- Exercise aim
Reproduce the data exactly.

- Source records
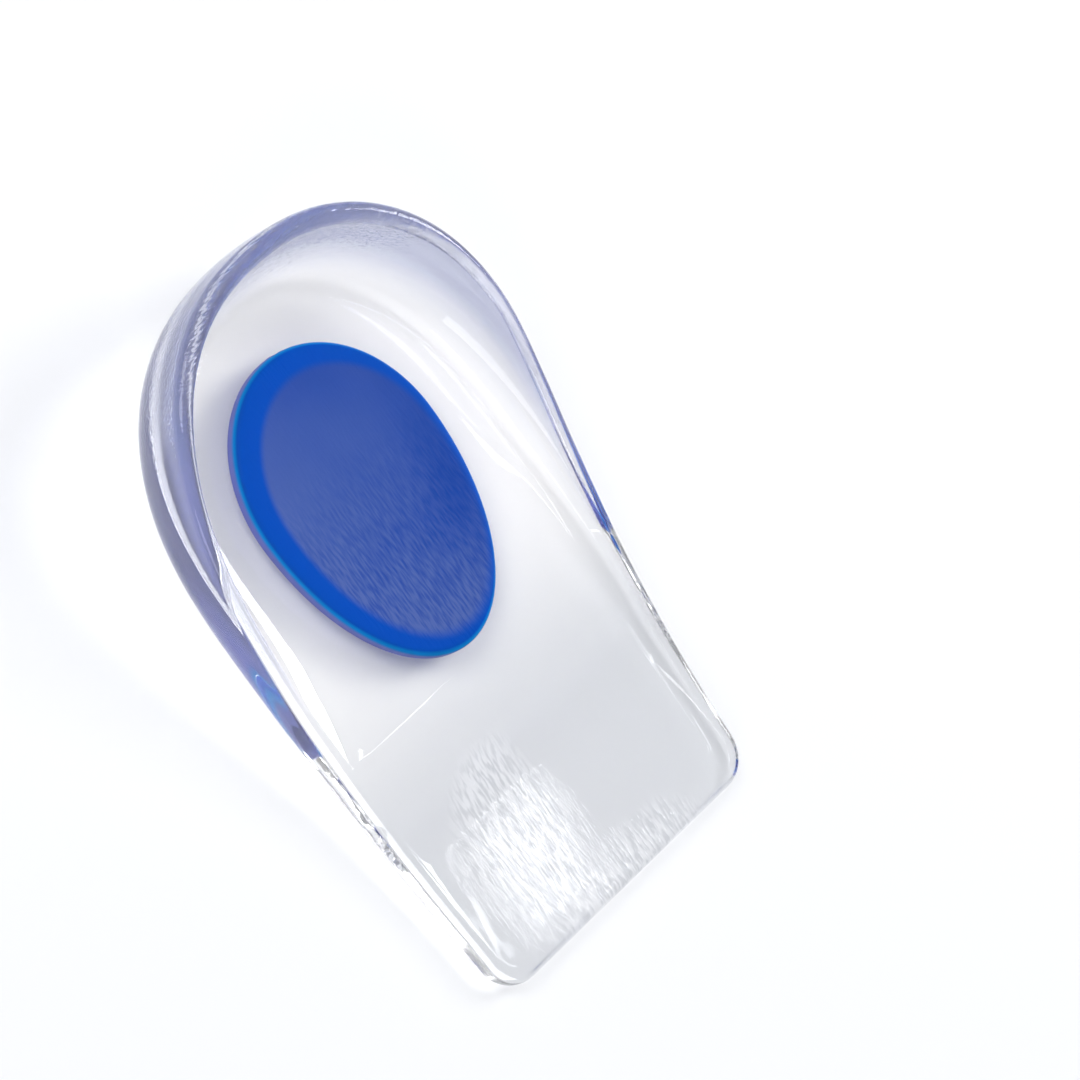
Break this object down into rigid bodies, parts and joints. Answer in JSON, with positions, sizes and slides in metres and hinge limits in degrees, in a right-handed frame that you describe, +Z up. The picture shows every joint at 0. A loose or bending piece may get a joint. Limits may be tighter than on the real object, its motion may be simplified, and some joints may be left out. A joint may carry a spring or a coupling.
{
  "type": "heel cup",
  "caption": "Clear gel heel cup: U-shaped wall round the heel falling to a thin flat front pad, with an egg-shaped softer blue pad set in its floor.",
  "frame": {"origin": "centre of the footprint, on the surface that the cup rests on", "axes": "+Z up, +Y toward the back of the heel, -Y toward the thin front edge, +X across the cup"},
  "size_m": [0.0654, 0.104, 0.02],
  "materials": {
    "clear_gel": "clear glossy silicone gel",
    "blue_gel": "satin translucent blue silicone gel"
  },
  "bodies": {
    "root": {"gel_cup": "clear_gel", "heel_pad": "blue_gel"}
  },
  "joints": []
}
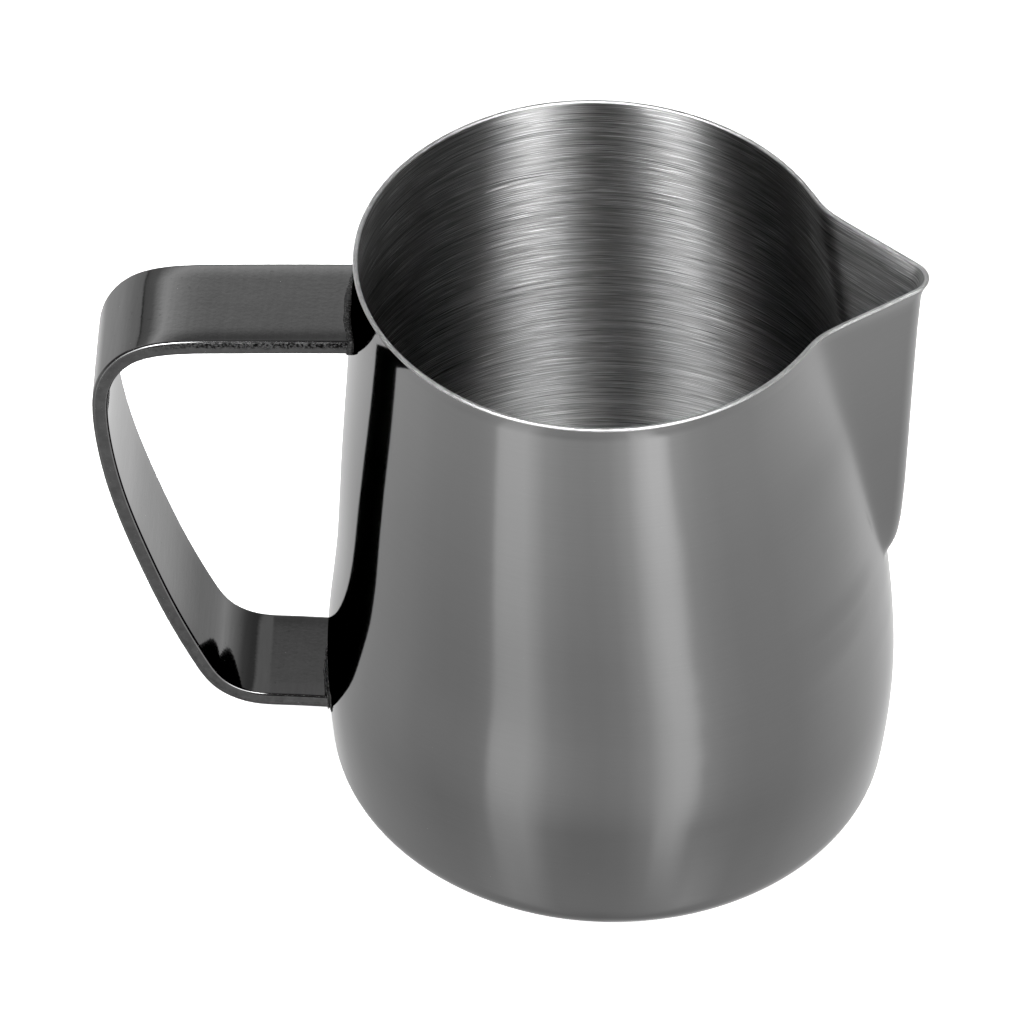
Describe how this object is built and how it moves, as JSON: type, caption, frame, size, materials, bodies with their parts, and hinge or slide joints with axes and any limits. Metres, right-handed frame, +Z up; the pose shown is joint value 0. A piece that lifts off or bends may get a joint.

- Task solution
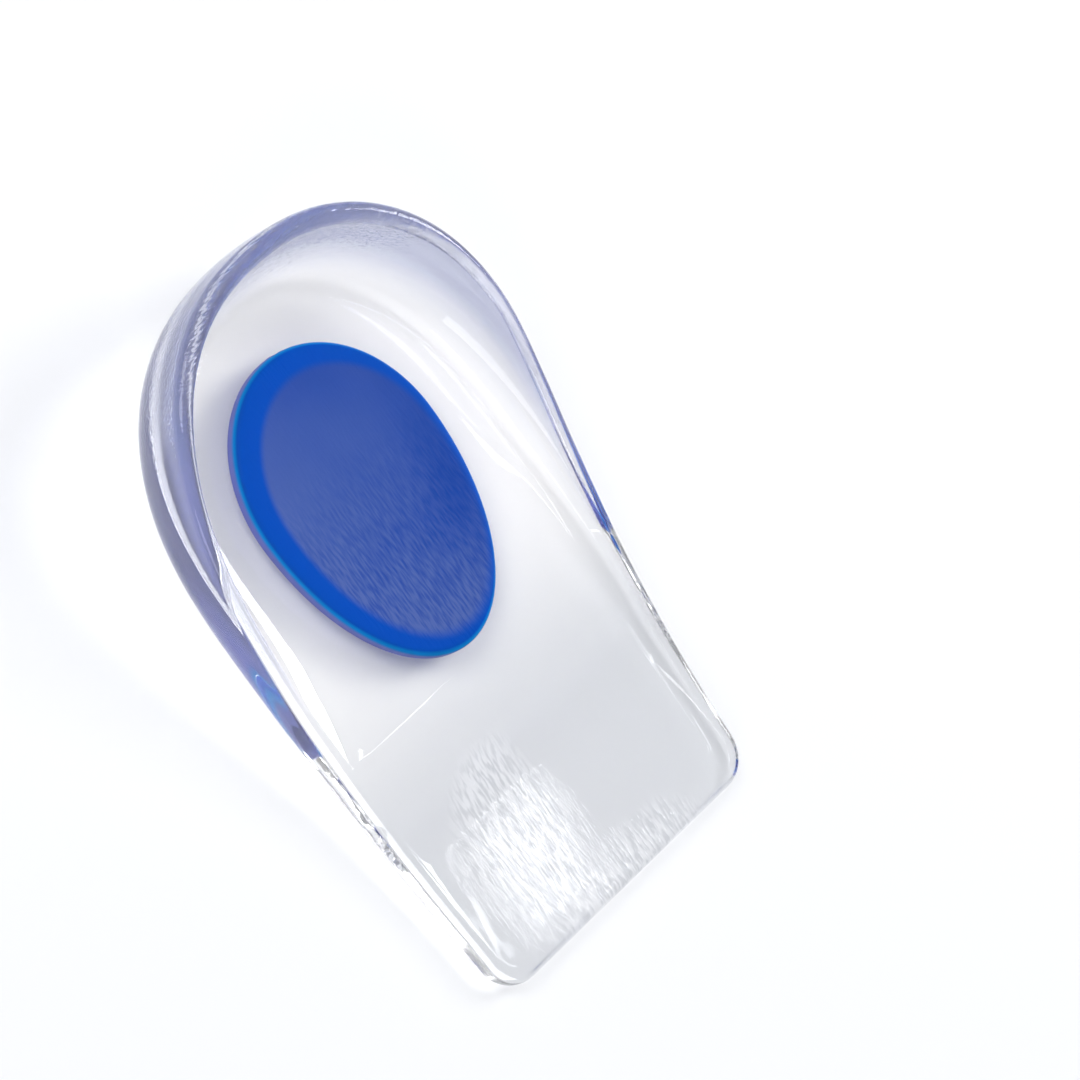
Break this object down into rigid bodies, parts and joints. Answer in JSON, with positions, sizes and slides in metres and hinge limits in degrees, in a right-handed frame that you describe, +Z up. The picture shows every joint at 0. A loose or bending piece may get a joint. Limits may be tighter than on the real object, its motion may be simplified, and some joints may be left out. A joint may carry a spring or a coupling.
{
  "type": "heel cup",
  "caption": "Clear gel heel cup: U-shaped wall round the heel falling to a thin flat front pad, with an egg-shaped softer blue pad set in its floor.",
  "frame": {"origin": "centre of the footprint, on the surface that the cup rests on", "axes": "+Z up, +Y toward the back of the heel, -Y toward the thin front edge, +X across the cup"},
  "size_m": [0.0654, 0.104, 0.02],
  "materials": {
    "clear_gel": "clear glossy silicone gel",
    "blue_gel": "satin translucent blue silicone gel"
  },
  "bodies": {
    "root": {"gel_cup": "clear_gel", "heel_pad": "blue_gel"}
  },
  "joints": []
}
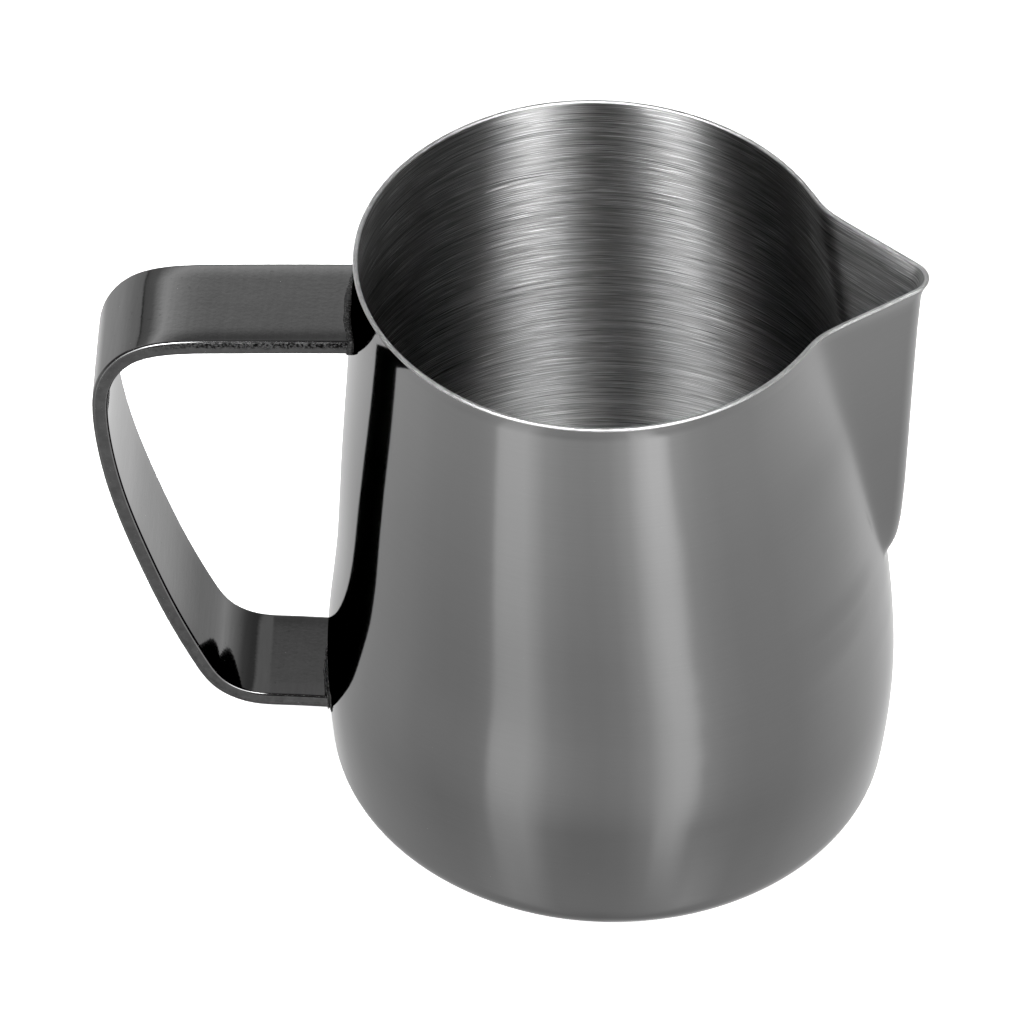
Describe how this object is built and how it moves, as JSON: type, caption, frame, size, materials, bodies with their parts, and hinge or slide joints with axes and any limits. Metres, right-handed frame, +Z up; the pose shown is joint value 0. A piece that lifts off or bends may get a joint.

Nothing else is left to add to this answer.